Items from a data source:

= = = = =

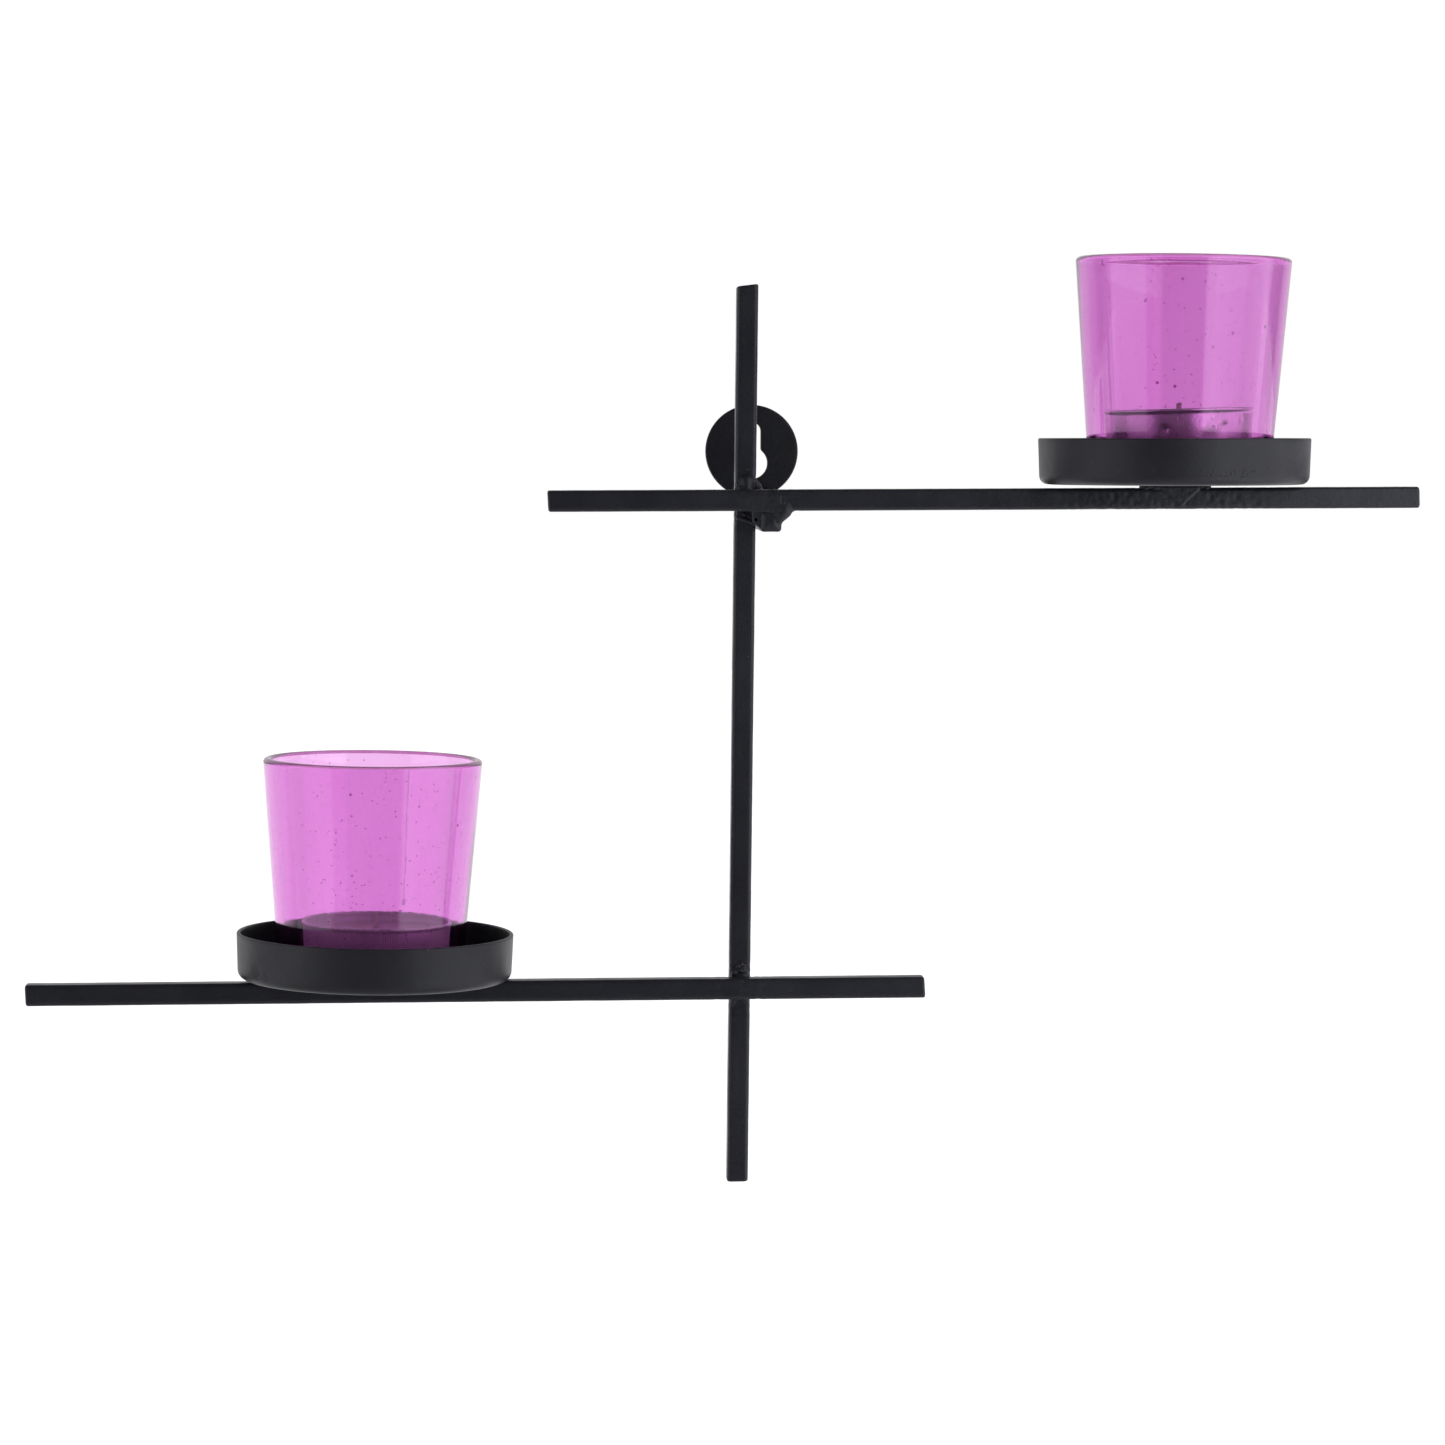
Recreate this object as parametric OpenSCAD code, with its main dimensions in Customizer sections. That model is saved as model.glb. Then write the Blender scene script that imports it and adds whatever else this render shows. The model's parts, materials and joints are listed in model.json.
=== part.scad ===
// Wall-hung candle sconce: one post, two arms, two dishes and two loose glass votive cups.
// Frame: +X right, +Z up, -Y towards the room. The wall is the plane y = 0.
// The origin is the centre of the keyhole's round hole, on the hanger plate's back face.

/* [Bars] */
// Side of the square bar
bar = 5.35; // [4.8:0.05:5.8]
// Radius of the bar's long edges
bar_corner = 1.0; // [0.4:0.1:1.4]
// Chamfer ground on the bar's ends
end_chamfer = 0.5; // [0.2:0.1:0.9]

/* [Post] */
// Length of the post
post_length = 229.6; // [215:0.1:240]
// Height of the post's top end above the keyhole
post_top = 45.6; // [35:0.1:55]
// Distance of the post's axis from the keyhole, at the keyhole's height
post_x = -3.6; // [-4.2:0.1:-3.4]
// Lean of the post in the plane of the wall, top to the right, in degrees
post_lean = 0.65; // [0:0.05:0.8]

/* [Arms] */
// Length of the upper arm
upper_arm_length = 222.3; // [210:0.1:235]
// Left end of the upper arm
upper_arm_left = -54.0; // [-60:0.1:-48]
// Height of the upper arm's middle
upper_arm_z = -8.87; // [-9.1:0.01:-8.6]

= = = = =

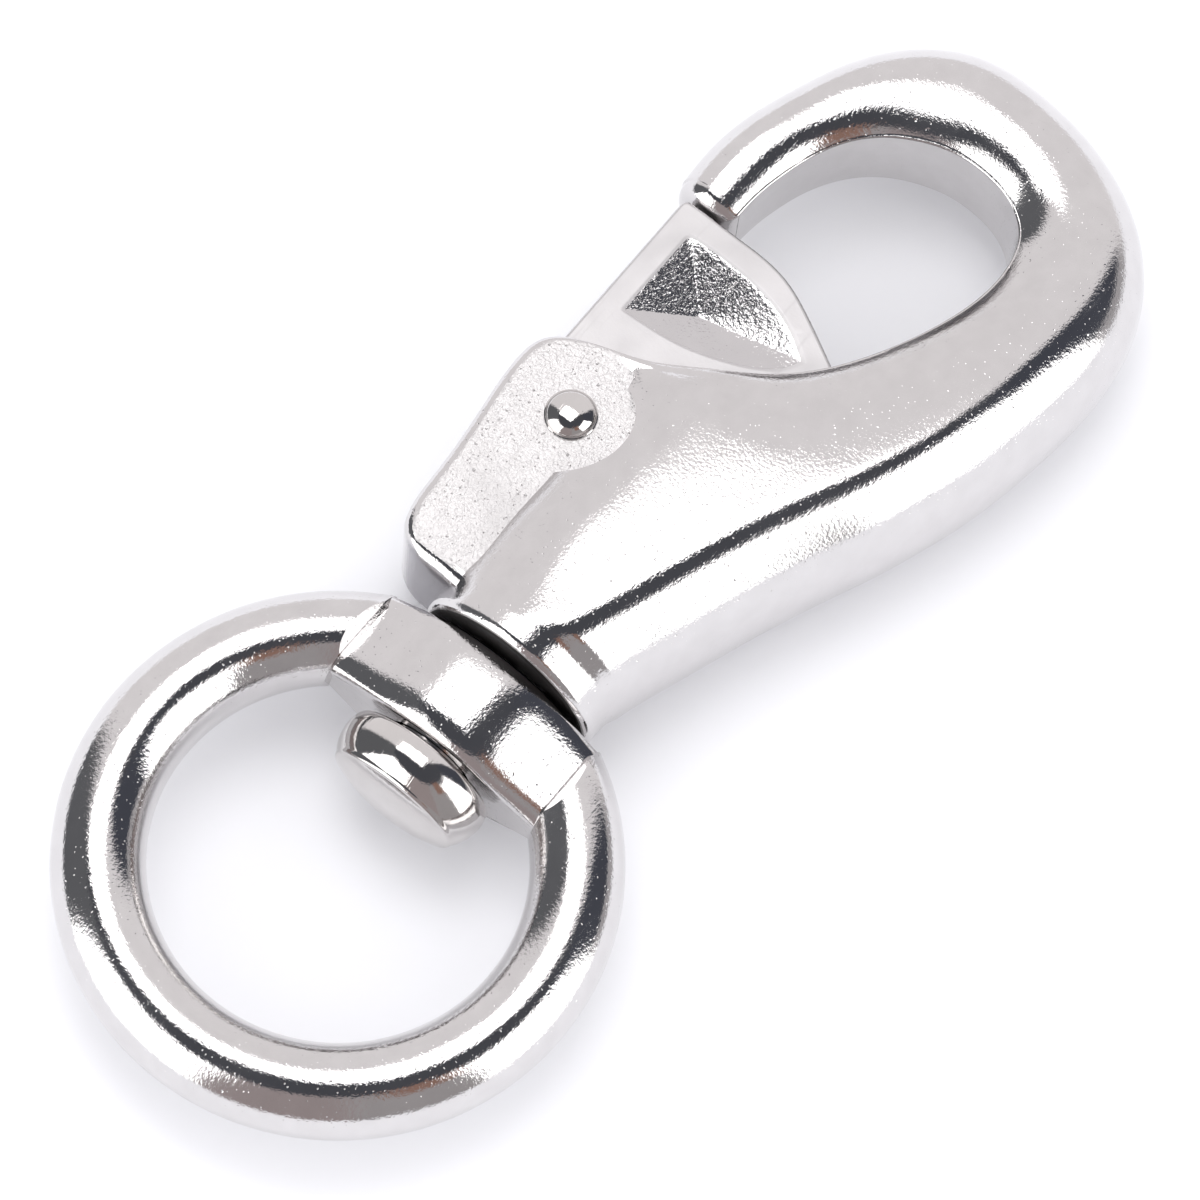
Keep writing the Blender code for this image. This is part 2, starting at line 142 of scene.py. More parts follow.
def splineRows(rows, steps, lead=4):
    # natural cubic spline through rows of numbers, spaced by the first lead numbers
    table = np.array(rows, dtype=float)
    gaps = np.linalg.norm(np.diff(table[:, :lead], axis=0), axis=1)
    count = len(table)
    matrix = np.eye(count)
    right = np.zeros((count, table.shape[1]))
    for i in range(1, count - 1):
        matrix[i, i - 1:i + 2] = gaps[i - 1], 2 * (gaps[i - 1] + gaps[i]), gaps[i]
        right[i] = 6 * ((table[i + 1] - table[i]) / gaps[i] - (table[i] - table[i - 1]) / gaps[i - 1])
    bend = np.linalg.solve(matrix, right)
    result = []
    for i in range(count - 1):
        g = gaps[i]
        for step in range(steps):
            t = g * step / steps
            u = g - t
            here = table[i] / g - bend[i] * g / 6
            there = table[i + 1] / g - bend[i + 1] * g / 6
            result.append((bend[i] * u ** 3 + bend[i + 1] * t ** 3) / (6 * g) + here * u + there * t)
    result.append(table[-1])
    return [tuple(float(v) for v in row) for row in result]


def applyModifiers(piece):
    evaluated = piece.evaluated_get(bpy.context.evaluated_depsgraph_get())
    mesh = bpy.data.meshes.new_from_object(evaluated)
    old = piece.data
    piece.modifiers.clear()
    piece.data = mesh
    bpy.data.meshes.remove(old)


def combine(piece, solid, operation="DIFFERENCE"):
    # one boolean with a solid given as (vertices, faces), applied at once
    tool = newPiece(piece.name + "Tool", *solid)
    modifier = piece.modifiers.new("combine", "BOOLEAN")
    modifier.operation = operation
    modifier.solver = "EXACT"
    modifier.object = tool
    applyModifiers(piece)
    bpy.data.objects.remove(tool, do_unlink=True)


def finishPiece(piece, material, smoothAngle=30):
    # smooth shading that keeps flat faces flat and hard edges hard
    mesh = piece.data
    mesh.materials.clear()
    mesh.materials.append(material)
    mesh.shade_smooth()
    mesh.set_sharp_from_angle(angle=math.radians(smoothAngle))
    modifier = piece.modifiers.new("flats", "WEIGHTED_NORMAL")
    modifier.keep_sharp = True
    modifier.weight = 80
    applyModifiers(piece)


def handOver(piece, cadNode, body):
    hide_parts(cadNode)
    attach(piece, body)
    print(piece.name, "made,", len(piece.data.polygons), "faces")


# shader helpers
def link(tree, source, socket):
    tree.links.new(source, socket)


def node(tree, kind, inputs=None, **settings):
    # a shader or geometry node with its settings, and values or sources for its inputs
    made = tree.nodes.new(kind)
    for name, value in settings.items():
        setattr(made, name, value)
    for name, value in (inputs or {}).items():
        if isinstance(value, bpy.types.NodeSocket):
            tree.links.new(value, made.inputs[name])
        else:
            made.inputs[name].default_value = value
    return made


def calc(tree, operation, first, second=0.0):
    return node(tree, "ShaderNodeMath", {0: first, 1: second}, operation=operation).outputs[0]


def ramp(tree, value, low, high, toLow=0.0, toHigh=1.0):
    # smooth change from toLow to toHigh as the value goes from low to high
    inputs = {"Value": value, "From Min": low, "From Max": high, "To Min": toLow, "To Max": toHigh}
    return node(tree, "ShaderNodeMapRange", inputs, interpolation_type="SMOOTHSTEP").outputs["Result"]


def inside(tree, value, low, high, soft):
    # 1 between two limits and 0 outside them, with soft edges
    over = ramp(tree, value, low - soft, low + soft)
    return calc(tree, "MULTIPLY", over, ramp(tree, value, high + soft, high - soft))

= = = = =

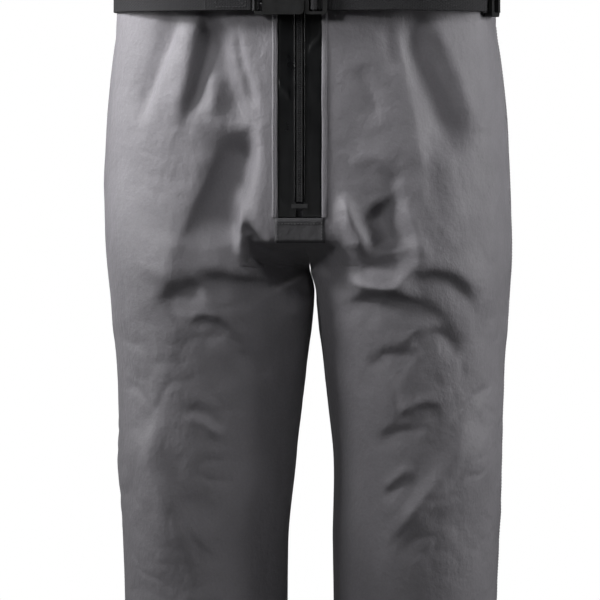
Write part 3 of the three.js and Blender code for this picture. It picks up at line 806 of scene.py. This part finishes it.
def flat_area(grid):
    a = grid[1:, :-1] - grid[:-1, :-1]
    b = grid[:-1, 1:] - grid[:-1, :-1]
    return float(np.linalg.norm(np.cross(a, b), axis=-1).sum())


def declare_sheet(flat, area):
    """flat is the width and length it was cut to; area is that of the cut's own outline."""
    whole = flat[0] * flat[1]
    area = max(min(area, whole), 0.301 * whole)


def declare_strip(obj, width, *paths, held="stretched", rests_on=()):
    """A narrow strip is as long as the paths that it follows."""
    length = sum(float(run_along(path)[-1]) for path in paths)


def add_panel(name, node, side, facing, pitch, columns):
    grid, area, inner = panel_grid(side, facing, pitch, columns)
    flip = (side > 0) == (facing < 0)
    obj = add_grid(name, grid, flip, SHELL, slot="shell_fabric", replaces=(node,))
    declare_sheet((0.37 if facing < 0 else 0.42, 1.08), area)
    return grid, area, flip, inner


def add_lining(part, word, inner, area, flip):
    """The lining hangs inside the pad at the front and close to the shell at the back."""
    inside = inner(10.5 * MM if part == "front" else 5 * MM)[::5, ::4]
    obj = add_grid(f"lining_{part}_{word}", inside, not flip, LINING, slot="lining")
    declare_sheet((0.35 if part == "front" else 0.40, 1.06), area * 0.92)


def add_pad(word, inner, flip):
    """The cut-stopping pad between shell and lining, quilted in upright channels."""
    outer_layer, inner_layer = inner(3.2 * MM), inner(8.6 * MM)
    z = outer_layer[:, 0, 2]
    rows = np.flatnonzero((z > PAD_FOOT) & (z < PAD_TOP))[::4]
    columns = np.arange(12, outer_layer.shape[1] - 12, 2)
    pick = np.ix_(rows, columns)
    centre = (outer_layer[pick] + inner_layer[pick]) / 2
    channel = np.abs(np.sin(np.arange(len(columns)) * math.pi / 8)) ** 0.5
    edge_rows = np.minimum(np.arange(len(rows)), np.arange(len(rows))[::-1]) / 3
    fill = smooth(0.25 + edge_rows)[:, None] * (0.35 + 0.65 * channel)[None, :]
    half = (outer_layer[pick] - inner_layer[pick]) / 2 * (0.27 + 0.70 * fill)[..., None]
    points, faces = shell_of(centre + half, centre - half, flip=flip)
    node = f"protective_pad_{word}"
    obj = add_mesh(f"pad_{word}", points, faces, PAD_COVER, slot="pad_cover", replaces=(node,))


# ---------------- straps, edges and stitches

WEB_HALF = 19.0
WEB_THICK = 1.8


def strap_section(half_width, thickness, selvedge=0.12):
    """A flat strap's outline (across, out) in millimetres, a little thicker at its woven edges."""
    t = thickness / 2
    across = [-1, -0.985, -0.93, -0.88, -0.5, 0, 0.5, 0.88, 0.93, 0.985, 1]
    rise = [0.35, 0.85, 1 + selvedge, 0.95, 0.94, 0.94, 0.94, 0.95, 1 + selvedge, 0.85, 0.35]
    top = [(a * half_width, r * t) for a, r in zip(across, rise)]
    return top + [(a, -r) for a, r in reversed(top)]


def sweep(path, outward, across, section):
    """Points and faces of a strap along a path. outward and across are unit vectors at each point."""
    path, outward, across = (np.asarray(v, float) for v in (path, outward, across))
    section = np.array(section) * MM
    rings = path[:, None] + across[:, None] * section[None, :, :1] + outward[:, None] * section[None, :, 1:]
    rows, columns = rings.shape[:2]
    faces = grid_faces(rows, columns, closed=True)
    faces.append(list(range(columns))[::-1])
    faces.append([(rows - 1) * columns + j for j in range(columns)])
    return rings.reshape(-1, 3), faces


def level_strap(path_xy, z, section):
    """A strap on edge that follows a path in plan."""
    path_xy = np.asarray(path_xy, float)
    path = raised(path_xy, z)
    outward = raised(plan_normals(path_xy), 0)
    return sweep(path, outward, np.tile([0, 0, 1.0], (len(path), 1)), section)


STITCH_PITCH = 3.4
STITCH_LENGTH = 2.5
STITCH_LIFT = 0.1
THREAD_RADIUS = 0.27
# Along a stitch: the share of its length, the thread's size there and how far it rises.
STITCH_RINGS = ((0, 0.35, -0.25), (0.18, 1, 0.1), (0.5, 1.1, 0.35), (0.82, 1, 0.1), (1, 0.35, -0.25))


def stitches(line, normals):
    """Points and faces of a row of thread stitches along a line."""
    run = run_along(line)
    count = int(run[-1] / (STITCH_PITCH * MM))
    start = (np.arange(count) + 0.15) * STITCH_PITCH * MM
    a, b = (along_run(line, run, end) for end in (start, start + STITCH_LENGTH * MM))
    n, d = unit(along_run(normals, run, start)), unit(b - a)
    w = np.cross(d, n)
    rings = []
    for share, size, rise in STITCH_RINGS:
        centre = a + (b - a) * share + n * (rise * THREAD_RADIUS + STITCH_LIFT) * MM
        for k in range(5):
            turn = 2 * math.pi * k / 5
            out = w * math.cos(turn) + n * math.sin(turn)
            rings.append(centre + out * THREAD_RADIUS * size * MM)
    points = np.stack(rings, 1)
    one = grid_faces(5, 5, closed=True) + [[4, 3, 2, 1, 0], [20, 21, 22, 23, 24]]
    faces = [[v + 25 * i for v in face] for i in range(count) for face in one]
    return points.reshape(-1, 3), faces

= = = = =

#### [Stated exercise]
Copy exactly, and only, the lines from the one containing "Recreate this object" through the one containing "upper_arm_z = -8.87; // [-9.1:0.01:-8.6]".

#### [Problem solution]
Recreate this object as parametric OpenSCAD code, with its main dimensions in Customizer sections. That model is saved as model.glb. Then write the Blender scene script that imports it and adds whatever else this render shows. The model's parts, materials and joints are listed in model.json.
=== part.scad ===
// Wall-hung candle sconce: one post, two arms, two dishes and two loose glass votive cups.
// Frame: +X right, +Z up, -Y towards the room. The wall is the plane y = 0.
// The origin is the centre of the keyhole's round hole, on the hanger plate's back face.

/* [Bars] */
// Side of the square bar
bar = 5.35; // [4.8:0.05:5.8]
// Radius of the bar's long edges
bar_corner = 1.0; // [0.4:0.1:1.4]
// Chamfer ground on the bar's ends
end_chamfer = 0.5; // [0.2:0.1:0.9]

/* [Post] */
// Length of the post
post_length = 229.6; // [215:0.1:240]
// Height of the post's top end above the keyhole
post_top = 45.6; // [35:0.1:55]
// Distance of the post's axis from the keyhole, at the keyhole's height
post_x = -3.6; // [-4.2:0.1:-3.4]
// Lean of the post in the plane of the wall, top to the right, in degrees
post_lean = 0.65; // [0:0.05:0.8]

/* [Arms] */
// Length of the upper arm
upper_arm_length = 222.3; // [210:0.1:235]
// Left end of the upper arm
upper_arm_left = -54.0; // [-60:0.1:-48]
// Height of the upper arm's middle
upper_arm_z = -8.87; // [-9.1:0.01:-8.6]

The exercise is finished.